Un amigo mío muy viajado reflexionaba acerca de ese culto hedonista de la vida que abruma a la sociedad contemporánea. El asunto no es de hoy. La aspiración a la felicidad es un deseo fundamental del ser humano. Hace muchos siglos Sócrates ya se planteó la cuestión de saber cómo alcanzar en la práctica tan alto objetivo. Y es aquí donde discreparon sus discípulos, pues el problema se encaminaba al campo de la ética.
Tanto los cínicos como los estoicos concluyeron que la enseñanza del maestro aludía a que el ser humano debía desprenderse de todo lujo material. Aristipo estuvo en desacuerdo, sostuvo que el objetivo de la vida humana debería ser conseguir el placer. “El mayor bien es el deseo” y “el mayor mal, el dolor”, dijo. El arte de vivir consistía, según él, en evitar lo más posible el dolor.
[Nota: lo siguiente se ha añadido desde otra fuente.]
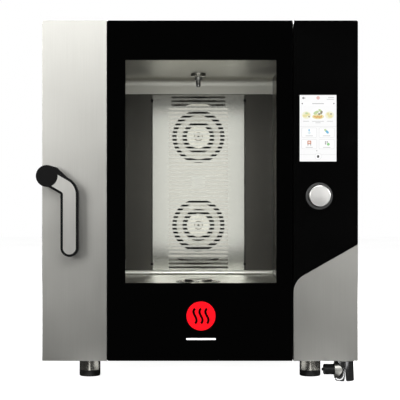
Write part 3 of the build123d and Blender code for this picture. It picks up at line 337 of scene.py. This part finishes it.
wearers = {
    "doorSteel": ["door_steel_strip", "lower_corner_panel"],
    "cabinetSteel": ["left_side_panel", "right_side_panel", "top_panel", "rear_panel", "base_frame",
                     "front_frame"],
    "frameSteel": ["door_frame"],
    "plainSteel": ["hinge_brackets", "latch_striker", "glass_clips", "spray_bracket",
                   "handle_shaft", "latch_hook", "knob_shaft"],
    "floorSteelPaintedLight": ["cavity_floor"],
    "blackenedSteel": ["baffle_screws"],
    "cavitySteel": ["drain_strainer", "drain_pipe", "steam_vent", "wash_pipe"],
    "ceilingSteelPaintedLight": ["cavity_ceiling"],
    "wallSteelPaintedShade": ["cavity_left_wall", "cavity_right_wall", "rear_wall_panels"],
    "baffleSteel": ["fan_baffle"],
    "chamberSteel": ["fan_chamber"],
    "upperSpunSteel": ["upper_fan_wheel"],
    "lowerSpunSteel": ["lower_fan_wheel"],
    "sleeveSteel": ["foot_sleeves"],
    "inlaySteel": ["handle_inlay"],
    "handleNylon": ["handle_grip", "encoder"],
    "footNylon": ["foot_front_left", "foot_front_right", "foot_rear_left", "foot_rear_right"],
    "bezelNylon": ["knob_bezel"],
    "knobNylon": ["spray_knob", "cable_gland"],
    "siliconeRubber": ["door_gasket"],
    "floatGlass": ["outer_glass", "inner_glass"],
    "blackGlass": ["control_glass"],
    "blackEnamel": ["glass_border"],
    "blackPowderCoat": ["control_housing"],
    "redEnamel": ["badge"],
    "turnedAluminium": ["control_knob"],
    "chromePlate": ["spray_bell", "wash_nozzle"],
    "machinedBrass": ["water_inlet", "hinge_bushes", "handle_bush"],
    "oxidisedAlloy": ["upper_heating_element", "lower_heating_element"],
    "castAluminium": ["upper_fan_motor", "lower_fan_motor"],
    "mineralWool": ["cavity_insulation"],
    "displayWhite": ["touch_display"],
}
for finish, names in wearers.items():
    for name in names:
        slots = nodes[name].data.materials
        slots.clear()
        slots.append(materials[finish])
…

Años después, Epicuro amplió la doctrina de Aristipo en el sentido de que una acción placentera es deseable siempre que sus “efectos secundarios” no llegaran a perjudicarnos. A diferencia de los animales, los hombres tenemos la capacidad de evaluar la conveniencia de aceptar o no una incitación placentera. En otras palabras: yo puedo planificar mi vida, decidir acerca de lo que me beneficia o me perjudica. El placer de hoy puede llegar a ser el dolor de mañana. El placer, para Epicuro, reside en el mesurado disfrute de los sentidos, en los goces del espíritu (la amistad, la plática amena, la contemplación del arte); está en el regocijo que produce la práctica de virtudes tales como el autodominio, la moderación, el sosiego.
Con el tiempo y en el imaginario popular, esta prudente doctrina fue burdamente tergiversada y Epicuro pasó a ser el filósofo del desenfreno, de la búsqueda desaforada de los placeres sensuales. Ya en la antigüedad, Horacio, poeta y amigo del vino y la glotonería, cantor del “carpe diem” (disfruta el hoy, no te fíes del mañana) se confesaba un “puerco de la piara de Epicuro”.
La sociedad contemporánea vive una crisis moral propia de épocas de transición en las que triunfa un craso materialismo. Atrapado en un culto hedonista de la existencia, el hombre de hoy sobrevalora el instinto como un bien supremo. Lejos de los ideales de mesura que predicaba Epicuro, nuestra sociedad se orienta al desenfreno en su búsqueda del placer, la satisfacción inmediata del gusto, el consumo de todo lo que ofrece el mercado: compras, fiesta, trabajo, drogas, sexo, juegos, alcohol. Lo que cuenta es el presente, el futuro es un tiempo falaz que nos niega y nos dice: “aprovecha el ahora, el mañana aún no llega”.
Los frenos que antes imponían la moral, la religión y las costumbres se han ido relajando hasta pasar a ser caducos criterios del pasado. Aquello que se consideraba indebido, ahora se tolera y acepta como la marca de una civilización desinhibida y permisiva.